Mensen kunnen ook ‘nillen’, het ongelofelijk lelijke, niet in het Nederlands bestaande werkwoord dat ‘niet willen’ moet uitdrukken en uitdrukt dat iets wel wil, maar ook weer niet. Willen en nillen tegelijk veroorzaakt een ‘verscheurdheid van de wil’ die oplost in een handeling. In behoorlijk taaie passages legt Arendt hier het fundament voor haar briljante concept van de nataliteit. Mensen zijn radicaal vrij, omdat ze altijd iets nieuws kunnen willen en zo opnieuw kunnen beginnen.

Redenen dit boek niet te lezen

Het leven van de geest is groots, maar moeilijk. Het is ook onvoltooid. Denken is duidelijk het best geredigeerd, Willen bevat complexe passages die bij deze lezer de vraag opriep: is dit nu gewoon onhelder of ben ik te weinig geschoold in Heidegger, Kant, Jaspers en de middeleeuwse filosofie?

Arendt was net met Oordelen begonnen toen ze stierf. Daarom is dit deel minder systematisch. Het is een compilatie van allerlei teksten die door de vertalers bij elkaar zijn gebracht, waaronder haar dertien colleges over Kant.

Redenen dit boek wel te lezen

Arendt maakt een helder onderscheid tussen waarheid en betekenis. Daarom is een Godsbewijs onwaar, maar wel betekenisvol. Daarom vinden mensen zo weinig houvast in cijfers, maar vinden ze juist betekenis in kunsten of complotten. Menselijkheid drukt zich uit in het vermogen tot betekenis geven, in kunnen willen én in (waarde-)oordelen.
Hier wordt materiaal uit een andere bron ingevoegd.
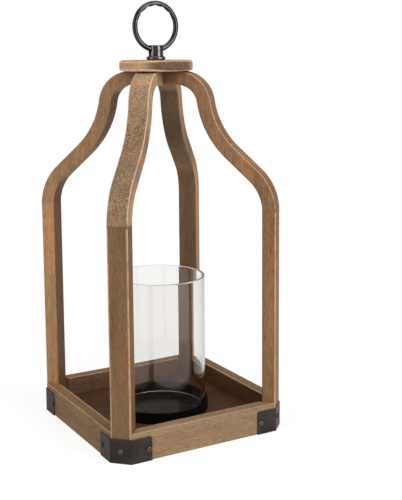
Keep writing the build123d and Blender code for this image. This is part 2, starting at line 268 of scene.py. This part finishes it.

Overigens stelt Arendt hoge eisen aan het oordeel. Het strekt verder dan een intuïtief ‘het-bevalt-me-of-het-bevalt-me-niet’. Zo’n oordeel vertoont verbeelding en een zekere belangeloosheid: het veronderstelt dat mensen één wereld delen, waarover zeer uiteenlopende standpunten mogelijk zijn.